Bees will fly as far as 2 miles away to find flowers, and their life expectancy is only two to three weeks.
Star Tribune, Mary Jo Hoffman
Facts you might not know about bees
- July 31, 2013 - 2:19 PM
Did you know? Facts from the Bee Squad:
• A bee visits between 50 and 100 flowers on each trip from the hive.
• About 500 honeybees work to make 1 pound of honey.
• More than 40,000 bees are in a hive during midsummer.
• Bees eat nectar and honey for their carbohydrates and pollen for protein.
• Honeybees eat honey to make wax. They convert the sugar to wax in their wax glands. They must eat eight pounds of honey to make one pound of beeswax.
• A bee colony consists of one queen, several hundred male drones, and more than 30,000 workers, all female.
• Bees use enzymes in their saliva to convert nectar (sugar water) into honey.
• On their return flight to the hive, worker bees can carry nectar and pollen equal to their body weight.
• Life expectancy for honeybees is only 2 to 3 weeks.
• Bees can generate “air conditioning” in the summer by bringing water into the hive on their bodies and fanning it with their wings.
• Bees can generate enough warmth by shivering to heat the hive to 70 degrees even through Minnesota winters.
• Honeybees have the ability to tell their hive mates where to find the best nectar by doing a dance called the waggle.
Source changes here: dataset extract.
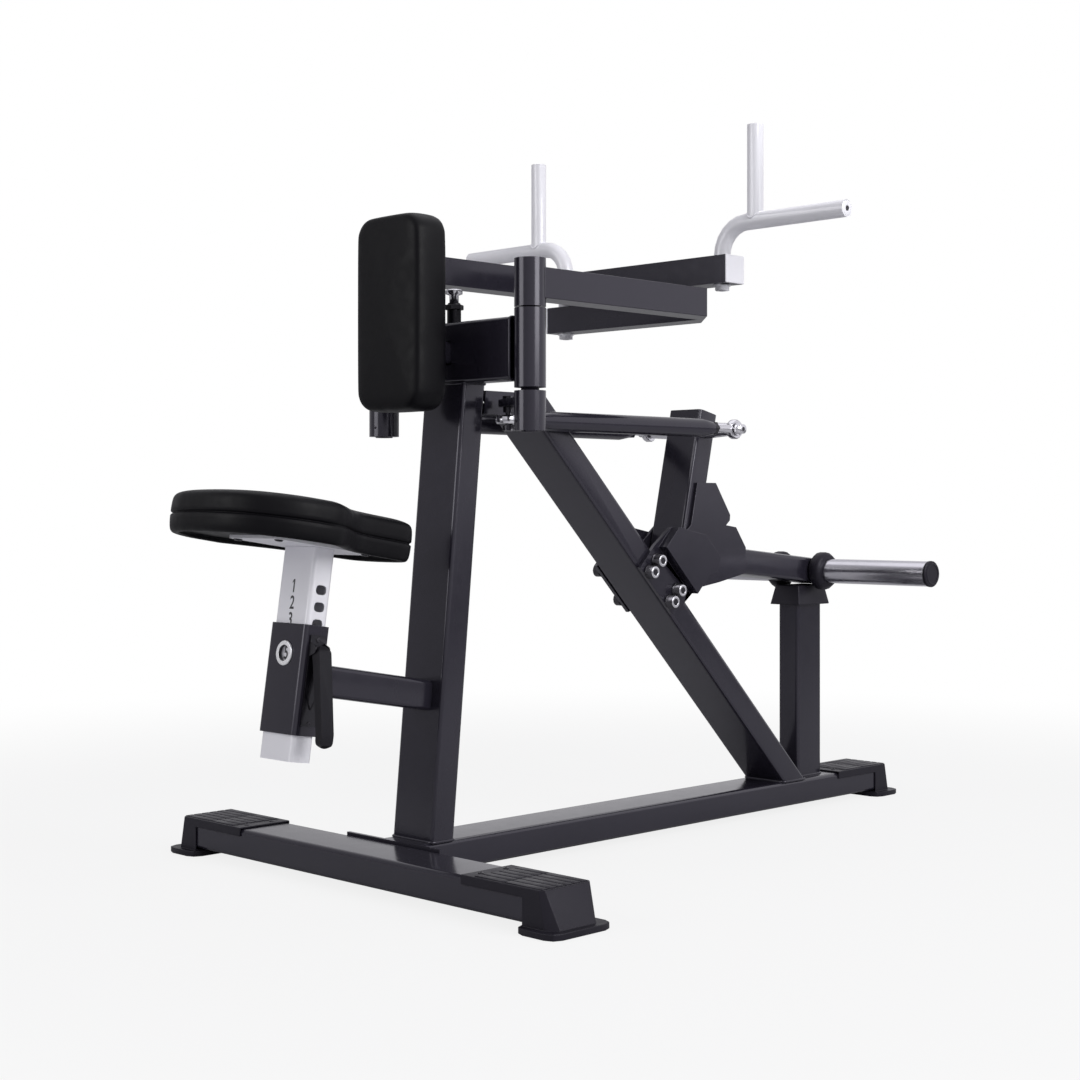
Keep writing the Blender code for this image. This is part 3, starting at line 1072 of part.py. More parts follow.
def hang_moving_pieces():
    """Hang each moving assembly from its joint."""
    axle = rocker_frame() @ Vector((0, 0, ROD_AXLE_UP))
    hang("rocker_joint", (PIVOT_X, 0, PIVOT_Z), (
        "rocker_tube", "rocker_hub", "rod_axle", "horn_arm", "horn_bar", "horn_collar_right",
        "horn_collar_left", "horn_cap_right", "horn_cap_left"))
    for name, other, side in (("right", "left", -1), ("left", "right", 1)):
        hang(f"arm_joint_{name}", (BRACKET_X, side * POST_SPREAD, ARM_LEVEL_RIGHT), (
            f"arm_post_{name}", f"arm_tube_{name}", f"arm_plug_{name}", f"handle_{other}",
            f"crank_{name}", f"crank_bolt_{name}"))
        hang(f"rod_joint_{name}", (axle.x, side * ROD_AXLE_Y, axle.z), (
            f"tie_rod_{name}", f"rear_eye_{name}", f"front_eye_{name}"))
    hang("seat_joint", seat_frame().translation, ("seat_post", "seat_plate", "seat_cushion"))
    lever = seat_frame() @ Vector((0, -(SLEEVE_WIDTH / 2 + LEVER_PIVOT_OUT), LEVER_PIVOT_UP))
    hang("lever_joint", lever, ("seat_lever",))
    hang("lock_pin_joint", seat_frame() @ Vector((0, 0, LOCK_PIN_UP)), ("lock_pin",))
    hang("chest_joint", (BRACKET_X, 0, CHEST_TUBE_Z), ("chest_carriage", "chest_pad"))
    hang("pull_pin_joint", (BRACKET_X, 0, BRACKET_TOP), ("chest_pull_pin",))


def main():
    """Build the whole machine."""
    build_base()
    build_uprights()
    build_pivot_bracket()
    build_arm("right", -1, ARM_LEVEL_RIGHT)
    build_arm("left", 1, ARM_LEVEL_LEFT)
    build_rocker()
    build_bearing()
    build_horns()
    build_tie_rod("right", -1)
    build_tie_rod("left", 1)
    build_seat_sleeve()
    build_seat_post()
    build_seat_lever()
    build_chest_pad()
    hang_moving_pieces()


main()
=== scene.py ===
"""Studio scene of a plate-loaded seated row machine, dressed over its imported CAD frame.

Axes are those of the frame: +X is the way the user faces, +Y the user's left and +Z up. Lengths are in
metres, and the origin is on the floor under the middle of the machine.
"""

import json
import logging
import math
from collections.abc import Sequence
from dataclasses import dataclass, field
from enum import Enum

import bmesh
import bpy
from mathutils import Matrix, Vector

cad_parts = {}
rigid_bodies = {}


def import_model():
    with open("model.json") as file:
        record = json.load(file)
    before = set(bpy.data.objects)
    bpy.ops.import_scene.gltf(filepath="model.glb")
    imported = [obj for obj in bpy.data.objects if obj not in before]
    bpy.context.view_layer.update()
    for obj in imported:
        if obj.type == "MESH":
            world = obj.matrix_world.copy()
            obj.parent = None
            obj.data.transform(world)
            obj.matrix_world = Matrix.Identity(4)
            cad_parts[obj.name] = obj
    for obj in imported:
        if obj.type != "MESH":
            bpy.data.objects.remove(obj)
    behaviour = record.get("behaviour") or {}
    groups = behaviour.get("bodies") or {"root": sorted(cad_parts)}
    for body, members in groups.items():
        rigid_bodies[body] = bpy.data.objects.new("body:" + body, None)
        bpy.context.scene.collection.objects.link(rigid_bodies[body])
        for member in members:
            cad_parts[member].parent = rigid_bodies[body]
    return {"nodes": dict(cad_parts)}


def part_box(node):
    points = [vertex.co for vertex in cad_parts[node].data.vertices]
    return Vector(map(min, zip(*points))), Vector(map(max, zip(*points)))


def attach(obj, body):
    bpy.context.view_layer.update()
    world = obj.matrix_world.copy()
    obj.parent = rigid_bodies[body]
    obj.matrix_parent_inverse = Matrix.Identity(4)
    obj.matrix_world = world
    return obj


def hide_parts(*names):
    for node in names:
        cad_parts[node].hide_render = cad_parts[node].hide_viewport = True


for startup in list(bpy.data.objects):
    bpy.data.objects.remove(startup, do_unlink=True)
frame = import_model()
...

It’s like a honeybee form of GPS.
• Ancient Romans, Greeks, and Chinese all used honey to treat wounds. It was a popular wound dressing during World War I before the introduction of antibiotics. Honey is still being studied for its antimicrobial properties.
• There are at least 300 varieties of honey in the U.S., according to the National Honey Board. Worldwide there are probably as many as 3,000. No two honeys are exactly alike.
• When measuring honey for cooking, brush your measuring cup with vegetable oil and the honey will slip out easily.
• Honey is found in an array of colors, from almost white to dark amber. The blossoms from which the bees gathered their nectar determine the color of the honey. In general, the lighter the honey the milder it tastes.